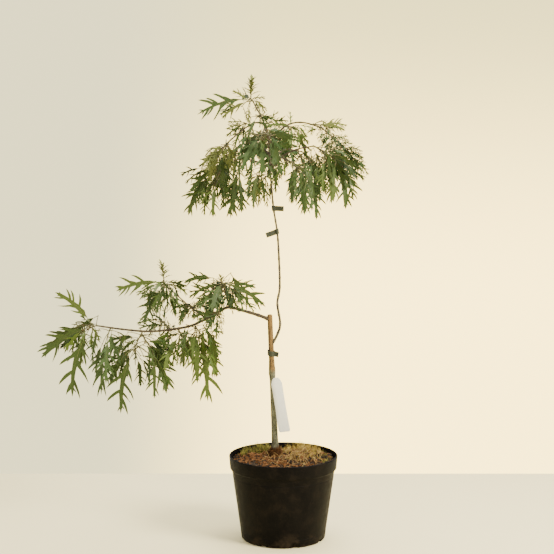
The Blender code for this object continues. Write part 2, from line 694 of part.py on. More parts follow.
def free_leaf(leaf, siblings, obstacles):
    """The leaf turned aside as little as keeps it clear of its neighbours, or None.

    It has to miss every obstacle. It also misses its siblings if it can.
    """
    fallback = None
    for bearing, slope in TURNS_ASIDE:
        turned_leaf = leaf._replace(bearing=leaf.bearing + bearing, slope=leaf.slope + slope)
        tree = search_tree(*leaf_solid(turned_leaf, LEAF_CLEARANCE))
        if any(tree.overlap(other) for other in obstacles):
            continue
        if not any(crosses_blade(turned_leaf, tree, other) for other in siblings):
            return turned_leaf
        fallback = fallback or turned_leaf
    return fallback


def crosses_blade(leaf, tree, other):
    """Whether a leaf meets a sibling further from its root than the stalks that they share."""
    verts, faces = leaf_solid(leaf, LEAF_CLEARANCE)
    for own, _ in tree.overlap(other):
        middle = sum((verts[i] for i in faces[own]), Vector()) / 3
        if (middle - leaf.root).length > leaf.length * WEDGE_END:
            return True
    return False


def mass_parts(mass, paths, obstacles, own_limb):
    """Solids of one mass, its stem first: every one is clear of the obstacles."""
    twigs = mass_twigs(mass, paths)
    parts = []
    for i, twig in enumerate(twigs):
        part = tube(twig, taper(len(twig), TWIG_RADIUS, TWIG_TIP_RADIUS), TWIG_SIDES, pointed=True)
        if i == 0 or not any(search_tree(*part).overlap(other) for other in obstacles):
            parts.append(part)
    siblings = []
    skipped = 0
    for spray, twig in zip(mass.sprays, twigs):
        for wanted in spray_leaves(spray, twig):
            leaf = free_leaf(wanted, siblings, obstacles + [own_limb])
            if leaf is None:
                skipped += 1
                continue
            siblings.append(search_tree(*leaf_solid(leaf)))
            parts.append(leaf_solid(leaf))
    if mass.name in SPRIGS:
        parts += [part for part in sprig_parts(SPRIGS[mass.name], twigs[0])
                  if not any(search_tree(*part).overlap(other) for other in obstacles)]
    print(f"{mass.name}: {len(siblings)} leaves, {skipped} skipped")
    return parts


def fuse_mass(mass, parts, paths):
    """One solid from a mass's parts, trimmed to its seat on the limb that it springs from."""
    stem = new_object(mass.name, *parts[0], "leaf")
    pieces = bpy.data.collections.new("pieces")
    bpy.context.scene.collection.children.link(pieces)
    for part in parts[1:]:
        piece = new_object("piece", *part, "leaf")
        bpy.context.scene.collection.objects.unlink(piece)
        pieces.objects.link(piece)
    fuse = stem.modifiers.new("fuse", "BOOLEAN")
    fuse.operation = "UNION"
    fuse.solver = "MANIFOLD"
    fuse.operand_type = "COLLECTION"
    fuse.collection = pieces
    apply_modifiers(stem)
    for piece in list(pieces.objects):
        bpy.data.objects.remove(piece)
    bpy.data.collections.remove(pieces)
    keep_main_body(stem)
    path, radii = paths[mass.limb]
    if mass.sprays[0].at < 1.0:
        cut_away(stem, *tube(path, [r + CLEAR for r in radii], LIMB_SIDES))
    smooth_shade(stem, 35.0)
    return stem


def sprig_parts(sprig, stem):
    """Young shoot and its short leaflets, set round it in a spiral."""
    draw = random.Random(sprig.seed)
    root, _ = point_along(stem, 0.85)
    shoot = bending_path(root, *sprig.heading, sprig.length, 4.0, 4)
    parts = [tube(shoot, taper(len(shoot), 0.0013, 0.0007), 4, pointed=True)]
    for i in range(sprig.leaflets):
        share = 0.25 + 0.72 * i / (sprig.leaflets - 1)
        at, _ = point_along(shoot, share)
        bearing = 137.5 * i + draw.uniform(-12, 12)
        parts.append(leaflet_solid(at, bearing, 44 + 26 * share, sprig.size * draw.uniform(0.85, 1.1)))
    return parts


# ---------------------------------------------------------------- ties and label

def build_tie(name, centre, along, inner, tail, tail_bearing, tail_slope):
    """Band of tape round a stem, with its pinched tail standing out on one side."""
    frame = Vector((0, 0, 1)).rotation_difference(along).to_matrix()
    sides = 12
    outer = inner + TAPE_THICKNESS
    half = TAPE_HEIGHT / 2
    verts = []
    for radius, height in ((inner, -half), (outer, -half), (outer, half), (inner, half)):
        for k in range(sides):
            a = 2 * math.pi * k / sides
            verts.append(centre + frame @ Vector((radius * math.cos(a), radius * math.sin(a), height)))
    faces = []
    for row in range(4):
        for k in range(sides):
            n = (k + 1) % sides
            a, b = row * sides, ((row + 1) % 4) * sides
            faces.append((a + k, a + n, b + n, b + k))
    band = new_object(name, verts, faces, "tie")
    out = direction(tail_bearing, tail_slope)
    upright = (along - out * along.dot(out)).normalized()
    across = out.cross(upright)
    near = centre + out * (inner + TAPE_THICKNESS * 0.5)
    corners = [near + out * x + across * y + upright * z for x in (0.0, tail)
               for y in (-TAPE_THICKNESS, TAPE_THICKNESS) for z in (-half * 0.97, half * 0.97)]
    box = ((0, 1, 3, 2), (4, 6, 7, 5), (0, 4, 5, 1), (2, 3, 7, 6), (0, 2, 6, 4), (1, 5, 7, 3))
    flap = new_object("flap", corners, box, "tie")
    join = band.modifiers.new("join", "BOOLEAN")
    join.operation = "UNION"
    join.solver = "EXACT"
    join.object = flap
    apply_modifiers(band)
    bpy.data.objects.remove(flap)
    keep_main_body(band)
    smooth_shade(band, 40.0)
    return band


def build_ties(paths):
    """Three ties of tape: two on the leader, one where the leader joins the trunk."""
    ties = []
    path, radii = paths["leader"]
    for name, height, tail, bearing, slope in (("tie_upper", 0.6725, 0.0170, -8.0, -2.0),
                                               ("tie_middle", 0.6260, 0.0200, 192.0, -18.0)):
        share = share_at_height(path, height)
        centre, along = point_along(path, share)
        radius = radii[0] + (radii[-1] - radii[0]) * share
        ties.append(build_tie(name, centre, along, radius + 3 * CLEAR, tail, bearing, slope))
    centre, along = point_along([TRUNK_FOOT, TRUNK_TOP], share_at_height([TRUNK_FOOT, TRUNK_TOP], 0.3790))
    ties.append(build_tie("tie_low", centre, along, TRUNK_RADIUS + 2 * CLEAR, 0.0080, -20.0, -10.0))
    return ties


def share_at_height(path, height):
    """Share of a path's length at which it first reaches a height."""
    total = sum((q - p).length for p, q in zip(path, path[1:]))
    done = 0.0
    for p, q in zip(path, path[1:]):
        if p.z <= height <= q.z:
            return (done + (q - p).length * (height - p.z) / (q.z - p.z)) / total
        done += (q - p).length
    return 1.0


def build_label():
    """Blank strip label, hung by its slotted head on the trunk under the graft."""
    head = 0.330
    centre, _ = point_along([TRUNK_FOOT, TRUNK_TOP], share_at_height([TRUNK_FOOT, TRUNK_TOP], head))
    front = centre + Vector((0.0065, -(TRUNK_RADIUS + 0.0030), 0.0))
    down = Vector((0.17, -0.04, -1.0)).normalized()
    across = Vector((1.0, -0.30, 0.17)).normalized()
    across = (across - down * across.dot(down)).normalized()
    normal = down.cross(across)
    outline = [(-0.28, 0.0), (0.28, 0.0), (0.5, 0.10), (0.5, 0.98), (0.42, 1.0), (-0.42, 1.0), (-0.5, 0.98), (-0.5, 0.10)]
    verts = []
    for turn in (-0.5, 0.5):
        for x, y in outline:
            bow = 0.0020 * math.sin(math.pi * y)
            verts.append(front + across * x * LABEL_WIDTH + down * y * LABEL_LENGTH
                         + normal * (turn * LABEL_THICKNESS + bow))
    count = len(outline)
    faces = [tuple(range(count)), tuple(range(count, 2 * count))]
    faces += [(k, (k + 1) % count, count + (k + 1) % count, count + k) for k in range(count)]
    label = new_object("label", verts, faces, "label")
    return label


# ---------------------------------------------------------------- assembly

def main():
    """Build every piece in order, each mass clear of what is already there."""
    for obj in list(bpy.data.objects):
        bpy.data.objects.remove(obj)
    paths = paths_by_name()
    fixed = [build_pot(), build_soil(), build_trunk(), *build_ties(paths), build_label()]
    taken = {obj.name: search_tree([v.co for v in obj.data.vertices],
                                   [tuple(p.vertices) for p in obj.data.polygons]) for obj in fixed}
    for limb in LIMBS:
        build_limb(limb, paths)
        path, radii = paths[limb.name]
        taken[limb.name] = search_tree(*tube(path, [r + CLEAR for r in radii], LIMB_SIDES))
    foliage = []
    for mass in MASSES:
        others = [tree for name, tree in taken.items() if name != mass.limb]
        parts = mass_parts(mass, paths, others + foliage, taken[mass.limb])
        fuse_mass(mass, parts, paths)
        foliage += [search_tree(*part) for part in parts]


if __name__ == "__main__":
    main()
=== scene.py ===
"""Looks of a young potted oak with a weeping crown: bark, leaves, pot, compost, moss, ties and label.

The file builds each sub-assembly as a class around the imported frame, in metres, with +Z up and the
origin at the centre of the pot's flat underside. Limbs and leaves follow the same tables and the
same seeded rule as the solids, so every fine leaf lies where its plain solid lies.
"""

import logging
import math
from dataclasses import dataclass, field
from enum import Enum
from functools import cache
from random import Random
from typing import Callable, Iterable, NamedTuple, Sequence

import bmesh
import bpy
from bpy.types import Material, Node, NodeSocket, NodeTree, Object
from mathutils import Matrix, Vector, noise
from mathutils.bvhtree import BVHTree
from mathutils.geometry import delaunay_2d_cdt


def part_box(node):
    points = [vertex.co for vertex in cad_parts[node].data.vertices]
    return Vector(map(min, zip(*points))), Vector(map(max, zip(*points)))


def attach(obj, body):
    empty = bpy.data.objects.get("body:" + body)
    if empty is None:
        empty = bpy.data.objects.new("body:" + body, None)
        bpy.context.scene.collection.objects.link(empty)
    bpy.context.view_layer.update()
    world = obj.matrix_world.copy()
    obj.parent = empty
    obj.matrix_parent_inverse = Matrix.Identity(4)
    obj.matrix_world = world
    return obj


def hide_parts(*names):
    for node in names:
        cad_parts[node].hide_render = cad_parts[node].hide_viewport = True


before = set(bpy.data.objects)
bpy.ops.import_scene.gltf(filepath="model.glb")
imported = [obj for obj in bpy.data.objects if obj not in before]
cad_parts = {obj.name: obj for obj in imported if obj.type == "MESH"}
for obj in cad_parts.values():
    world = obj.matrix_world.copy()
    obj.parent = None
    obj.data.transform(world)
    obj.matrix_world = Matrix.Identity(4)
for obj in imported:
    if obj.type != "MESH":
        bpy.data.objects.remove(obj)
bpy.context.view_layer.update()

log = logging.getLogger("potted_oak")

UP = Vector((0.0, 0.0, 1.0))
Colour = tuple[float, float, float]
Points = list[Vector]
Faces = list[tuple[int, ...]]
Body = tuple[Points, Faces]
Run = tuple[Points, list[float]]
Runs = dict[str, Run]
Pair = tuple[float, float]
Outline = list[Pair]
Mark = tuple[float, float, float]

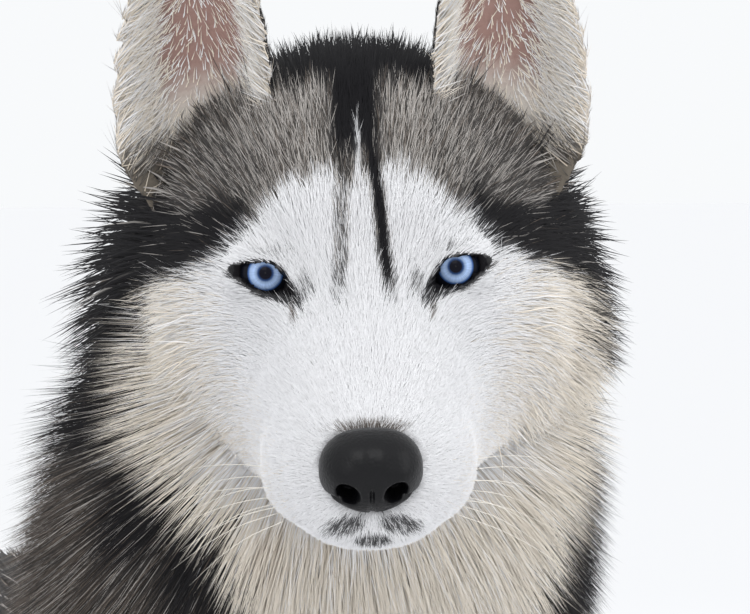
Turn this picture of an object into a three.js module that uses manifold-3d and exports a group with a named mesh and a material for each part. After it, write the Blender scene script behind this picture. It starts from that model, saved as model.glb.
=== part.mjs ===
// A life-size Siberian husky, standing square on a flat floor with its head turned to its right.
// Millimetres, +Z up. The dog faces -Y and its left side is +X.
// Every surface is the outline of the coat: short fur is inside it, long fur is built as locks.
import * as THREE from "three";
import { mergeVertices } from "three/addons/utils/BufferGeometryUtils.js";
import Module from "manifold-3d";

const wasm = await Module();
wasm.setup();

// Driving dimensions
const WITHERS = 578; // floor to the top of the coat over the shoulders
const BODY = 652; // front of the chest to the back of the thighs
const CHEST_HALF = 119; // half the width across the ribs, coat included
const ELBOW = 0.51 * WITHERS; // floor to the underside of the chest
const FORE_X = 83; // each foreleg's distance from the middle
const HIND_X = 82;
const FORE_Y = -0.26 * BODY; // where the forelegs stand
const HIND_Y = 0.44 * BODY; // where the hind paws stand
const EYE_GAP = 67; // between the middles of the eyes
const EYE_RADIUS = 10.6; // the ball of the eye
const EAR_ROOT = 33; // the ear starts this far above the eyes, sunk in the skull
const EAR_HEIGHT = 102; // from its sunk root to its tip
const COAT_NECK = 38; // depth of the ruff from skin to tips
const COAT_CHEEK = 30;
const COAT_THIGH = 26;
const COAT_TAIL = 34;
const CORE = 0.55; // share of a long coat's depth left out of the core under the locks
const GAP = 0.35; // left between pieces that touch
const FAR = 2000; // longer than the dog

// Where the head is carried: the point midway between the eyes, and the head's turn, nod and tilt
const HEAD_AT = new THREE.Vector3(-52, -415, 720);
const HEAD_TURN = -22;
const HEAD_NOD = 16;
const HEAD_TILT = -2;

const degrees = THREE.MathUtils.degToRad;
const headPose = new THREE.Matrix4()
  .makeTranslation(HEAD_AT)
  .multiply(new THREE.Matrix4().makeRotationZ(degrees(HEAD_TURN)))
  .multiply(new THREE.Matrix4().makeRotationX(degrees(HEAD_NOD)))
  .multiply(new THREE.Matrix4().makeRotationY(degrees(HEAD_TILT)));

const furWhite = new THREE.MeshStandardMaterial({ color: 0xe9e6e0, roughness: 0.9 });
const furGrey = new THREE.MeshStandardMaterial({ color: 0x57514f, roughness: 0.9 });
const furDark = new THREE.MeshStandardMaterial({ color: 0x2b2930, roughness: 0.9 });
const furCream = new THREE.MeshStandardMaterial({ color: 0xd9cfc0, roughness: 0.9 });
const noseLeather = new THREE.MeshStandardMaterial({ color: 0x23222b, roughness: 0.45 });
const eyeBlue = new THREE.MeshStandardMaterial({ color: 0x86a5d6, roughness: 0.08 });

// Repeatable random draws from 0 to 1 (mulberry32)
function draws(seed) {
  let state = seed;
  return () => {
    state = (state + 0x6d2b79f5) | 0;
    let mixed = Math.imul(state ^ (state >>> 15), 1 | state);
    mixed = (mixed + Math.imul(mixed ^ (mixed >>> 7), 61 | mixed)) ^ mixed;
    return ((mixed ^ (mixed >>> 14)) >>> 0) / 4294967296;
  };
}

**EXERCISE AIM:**
Return only the part of the records above that opens with the line containing "search_tree([v.co for v" and closes with the line containing "from mathutils.geometry import", ends included.

**THE OUTPUT:**
    taken = {obj.name: search_tree([v.co for v in obj.data.vertices],
                                   [tuple(p.vertices) for p in obj.data.polygons]) for obj in fixed}
    for limb in LIMBS:
        build_limb(limb, paths)
        path, radii = paths[limb.name]
        taken[limb.name] = search_tree(*tube(path, [r + CLEAR for r in radii], LIMB_SIDES))
    foliage = []
    for mass in MASSES:
        others = [tree for name, tree in taken.items() if name != mass.limb]
        parts = mass_parts(mass, paths, others + foliage, taken[mass.limb])
        fuse_mass(mass, parts, paths)
        foliage += [search_tree(*part) for part in parts]


if __name__ == "__main__":
    main()
=== scene.py ===
"""Looks of a young potted oak with a weeping crown: bark, leaves, pot, compost, moss, ties and label.

The file builds each sub-assembly as a class around the imported frame, in metres, with +Z up and the
origin at the centre of the pot's flat underside. Limbs and leaves follow the same tables and the
same seeded rule as the solids, so every fine leaf lies where its plain solid lies.
"""

import logging
import math
from dataclasses import dataclass, field
from enum import Enum
from functools import cache
from random import Random
from typing import Callable, Iterable, NamedTuple, Sequence

import bmesh
import bpy
from bpy.types import Material, Node, NodeSocket, NodeTree, Object
from mathutils import Matrix, Vector, noise
from mathutils.bvhtree import BVHTree
from mathutils.geometry import delaunay_2d_cdt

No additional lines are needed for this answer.